Let’s look at each of these trends.

1. Startups are raising more money to get to traction
More focus on paid acquisition means startups need to raise more money to raise money only once they can prove out their traction. We’re seeing more companies raising more money to get more traction before they raise, and when they do take the new round, it’s often to fund bigger and more expensive paid acquisition efforts.

The median seed round tripled from $272K to $750K between 2010 and 2016 according to analysis from Tom Tunguz over at Redpoint, and that growth extends to later rounds too. Companies across the board are raising bigger rounds, often from non-traditional investors, to drive growth for the next fundraise or for an exit (source: Quartz):

In the initial stages, this extra money enables buying early growth through testing and sub-scale campaigns to compliment organic growth.

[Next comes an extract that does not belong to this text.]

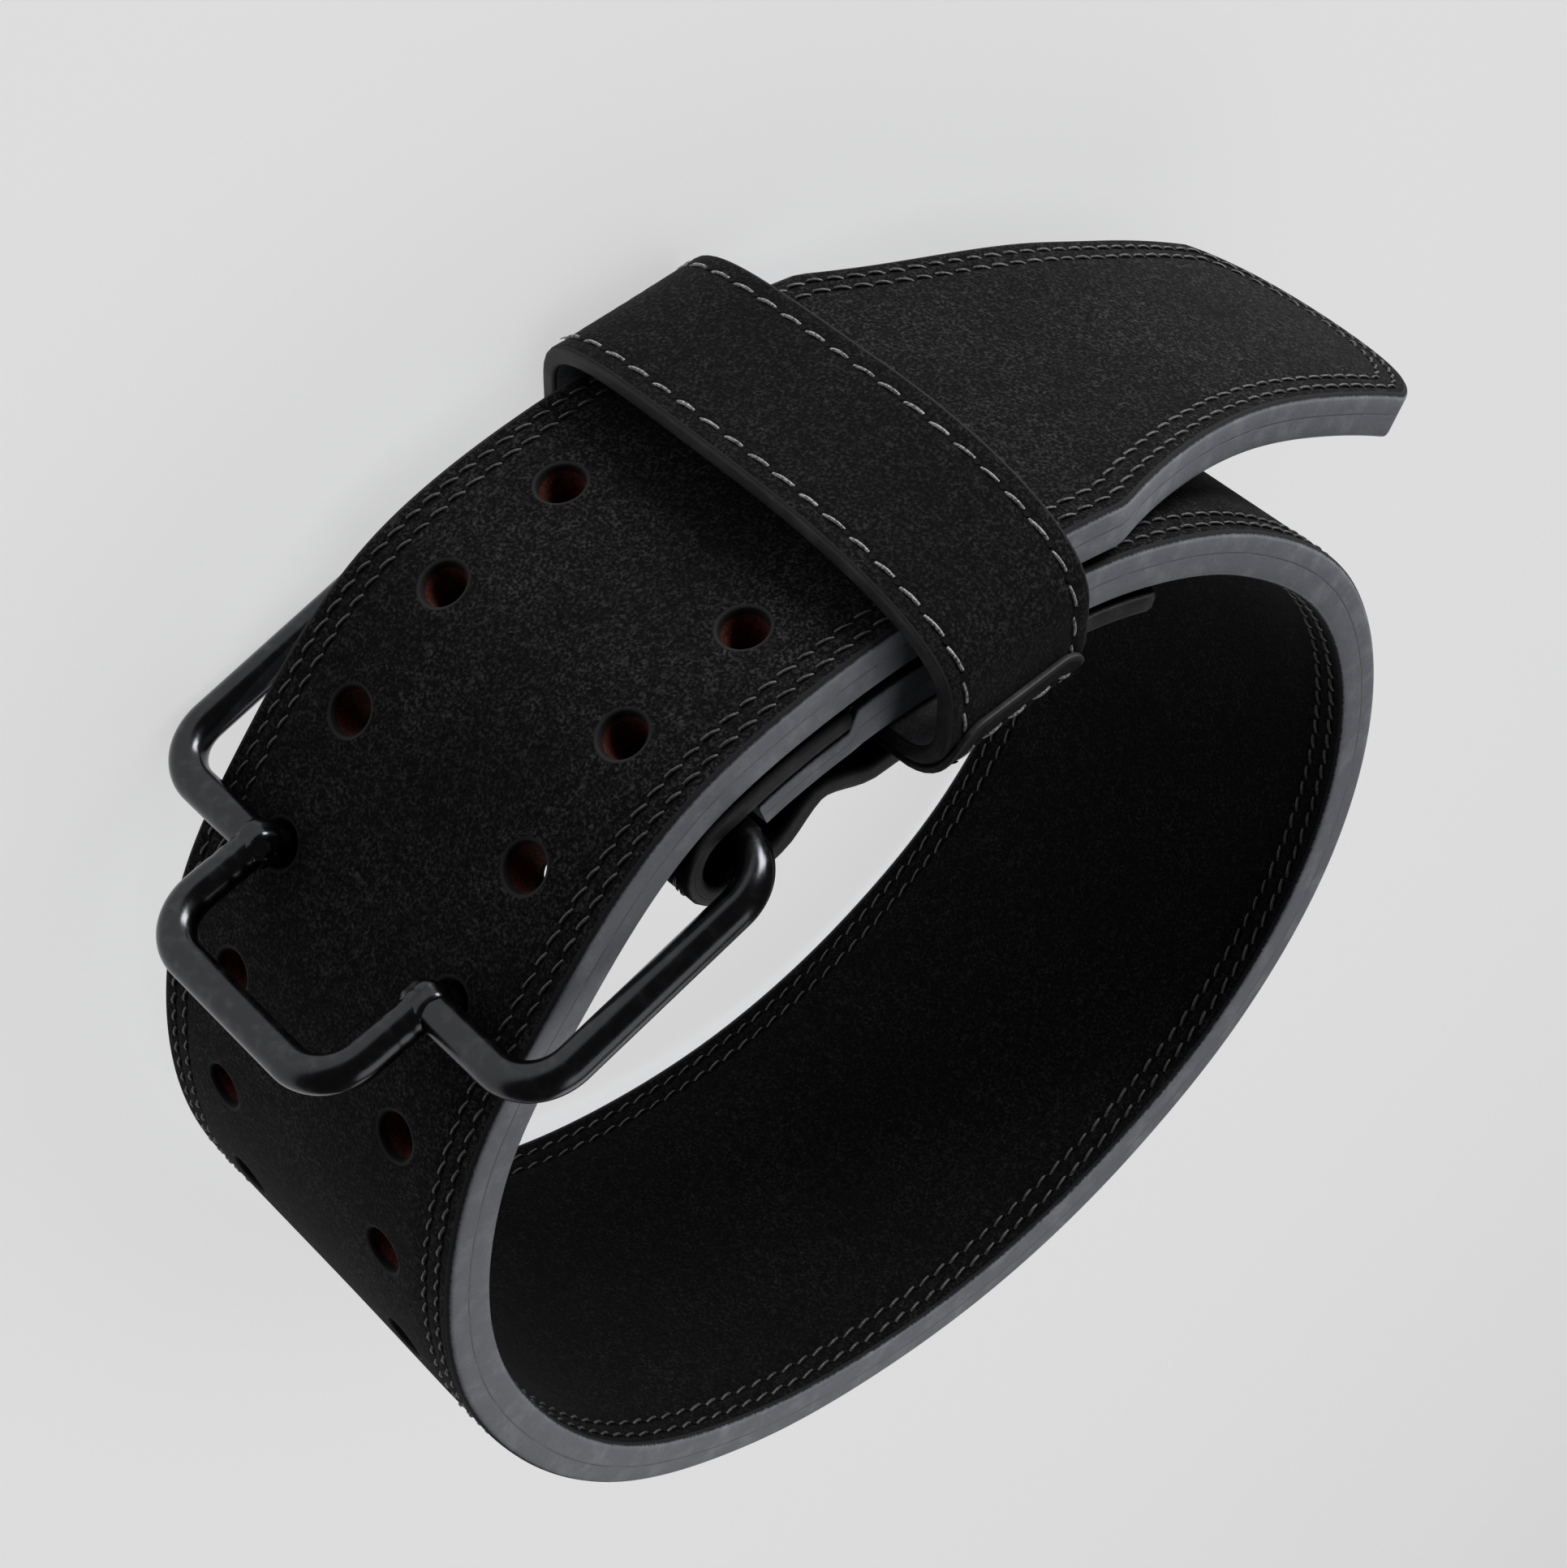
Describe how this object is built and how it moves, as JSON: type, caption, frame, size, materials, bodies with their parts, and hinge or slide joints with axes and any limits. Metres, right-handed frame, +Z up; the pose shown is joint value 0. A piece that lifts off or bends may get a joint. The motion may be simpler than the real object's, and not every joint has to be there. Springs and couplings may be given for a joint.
{
  "type": "weightlifting belt",
  "caption": "Thick leather lifting belt buckled into a round loop, with a double-prong wire buckle, a keeper loop and a tapered tongue, standing on its lower edge.",
  "frame": {"origin": "on the surface that the belt stands on, under the middle of its box", "axes": "+Z up, 3.5 degrees off the loop's own axis because the belt stands on its buckle wire, its keeper and the far stretch of its lower edge; the buckle faces -Y, and the tongue points to -X"},
  "size_m": [0.3082, 0.257, 0.131],
  "materials": {
    "suede": "black suede with painted edges",
    "tab_leather": "smooth black leather",
    "keeper_suede": "black suede with painted edges",
    "black_steel": "semi-gloss black"
  },
  "bodies": {
    "root": {"belt_strap": "suede", "buckle_tab": "tab_leather", "keeper_loop": "keeper_suede", "buckle_frame": "black_steel"}
  },
  "joints": []
}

As a company scales, these bigger rounds buy you time and acquisition resources to build a defensible but expensive flywheel.

2. Companies are trying paid marketing earlier
The good news about more companies trying paid acquisition is that it’s easier than ever to experiment with paid marketing early. Self-serve ad systems are now the norm, which we can see from recent self-serve ad launches from newer platforms like Snap and Quora. Companies can test and master paid spend much earlier and run meaningful experiments with budget as low as $50. This allows an earlier and better understanding of unit economics and how to optimize the other steps in the funnel.

“Today, advertisers of all sizes expect platforms to offer them a number features as basic built-ins: self-serve, hyper-targeting, analytics, dynamic pricing. The way ad platforms are now structured with these features allows you to run small tests with sub-scale campaigns. It takes minimal time to make the creative, and it’s super easy to do testing for startups and new products.”

Sriram Krishnan, ex-Revenue Products at Snap, Mobile Ad Platform at Facebook.

The internet advertising industry continues to grow across all channels. The number of advertisers on Facebook alone recently hit 5 million, up from 4 million just 7 months ago.

There are a couple of implications to this. First, more competition (in total spend and in number of spenders) increases the global focus on paid acquisition. As a result, everyone’s spending more.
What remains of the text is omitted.